- What is asked: Repeat the whole of the data, keeping every detail the same.

- Collected material:
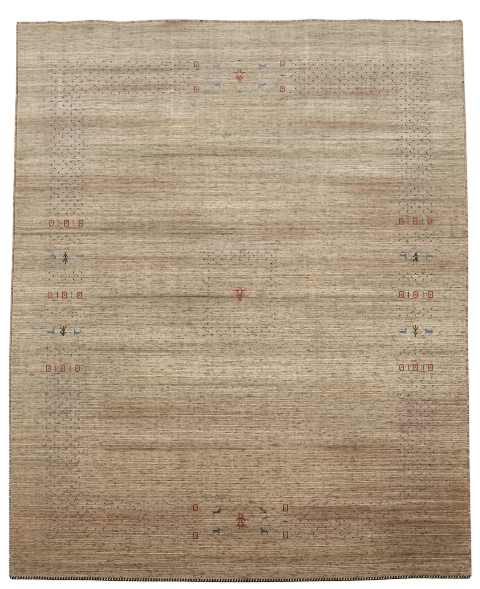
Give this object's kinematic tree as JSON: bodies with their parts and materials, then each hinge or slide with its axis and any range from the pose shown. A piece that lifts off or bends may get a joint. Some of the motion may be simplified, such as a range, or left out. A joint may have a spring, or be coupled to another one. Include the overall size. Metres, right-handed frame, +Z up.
{
  "type": "gabbeh rug",
  "caption": "Flat hand-loomed wool pile rug in beige and brown shades with overcast side cords and ends, lying pile side up on a floor.",
  "frame": {"origin": "centre of the rug's bounding box, at the bottom, on the surface that it lies on", "axes": "+Z up, out of the pile; +Y along the length, towards the top end; +X across, towards the right side cord"},
  "size_m": [2.463, 3.0274, 0.0138],
  "materials": {
    "wool_field": "knotted wool pile, heathered beige and brown",
    "wool_side_cord": "overcast wool yarn, mixed brown, cream and green",
    "wool_top_binding": "overcast wool yarn, mixed tan, pink and brown",
    "wool_bottom_binding": "overcast wool yarn, near-black with cream"
  },
  "bodies": {
    "root": {"rug_body": "wool_field", "selvedge_left": "wool_side_cord", "selvedge_right": "wool_side_cord", "end_binding_top": "wool_top_binding", "end_binding_bottom": "wool_bottom_binding"}
  },
  "joints": []
}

- Solution to this problem:
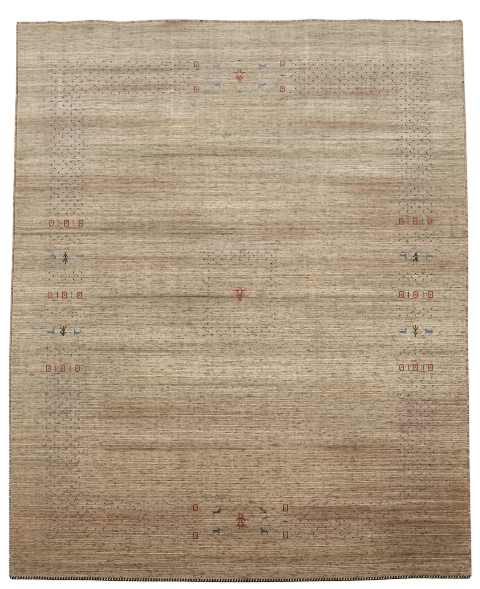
Give this object's kinematic tree as JSON: bodies with their parts and materials, then each hinge or slide with its axis and any range from the pose shown. A piece that lifts off or bends may get a joint. Some of the motion may be simplified, such as a range, or left out. A joint may have a spring, or be coupled to another one. Include the overall size. Metres, right-handed frame, +Z up.
{
  "type": "gabbeh rug",
  "caption": "Flat hand-loomed wool pile rug in beige and brown shades with overcast side cords and ends, lying pile side up on a floor.",
  "frame": {"origin": "centre of the rug's bounding box, at the bottom, on the surface that it lies on", "axes": "+Z up, out of the pile; +Y along the length, towards the top end; +X across, towards the right side cord"},
  "size_m": [2.463, 3.0274, 0.0138],
  "materials": {
    "wool_field": "knotted wool pile, heathered beige and brown",
    "wool_side_cord": "overcast wool yarn, mixed brown, cream and green",
    "wool_top_binding": "overcast wool yarn, mixed tan, pink and brown",
    "wool_bottom_binding": "overcast wool yarn, near-black with cream"
  },
  "bodies": {
    "root": {"rug_body": "wool_field", "selvedge_left": "wool_side_cord", "selvedge_right": "wool_side_cord", "end_binding_top": "wool_top_binding", "end_binding_bottom": "wool_bottom_binding"}
  },
  "joints": []
}